A new unified approach for the state estimation and bad data analysis of electric power transmission systems with multi-terminal VSC-based HVDC networks

Abstract

The aim of this paper is the proposal of a static state estimation approach suitable for electric power transmission systems containing fully controlled multi-terminal high voltage direct current networks. An integrated electric circuit model of the voltage source converter station, including its on-load tap-changer (OLTC) transformer, is used to determine the state variables associated with the AC–DC interface. These controllable variables are added to the state vector, together with the nodal voltages associated with the AC and DC networks, as well as the duty cycle of the DC–DC converters, for a unified SE solution in a single frame of reference.

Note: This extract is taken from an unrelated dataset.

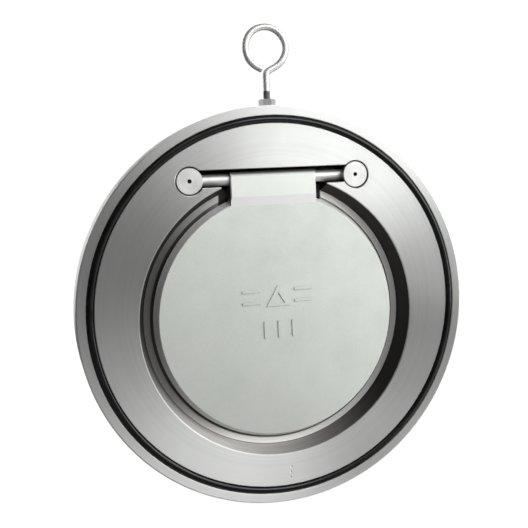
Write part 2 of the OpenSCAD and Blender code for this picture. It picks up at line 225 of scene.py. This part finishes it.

The SE problem is formulated based on Hachtel’s augmented matrix method in order to directly consider the operational constraints associated with the AC–DC network. In addition, a new technique for performing multiple bad data analysis is proposed in which the original level of measurement redundancy is maintained unaltered during the estimation process. The applicability of the proposed SE approach and bad data analysis is demonstrated by estimating the operating state of two integrated AC–DC multi-terminal transmission networks. The numerical results show that the proposal retains good convergence properties in terms of the number of iterations required to achieve a reliable state estimation as well as robustness to deal with bad data.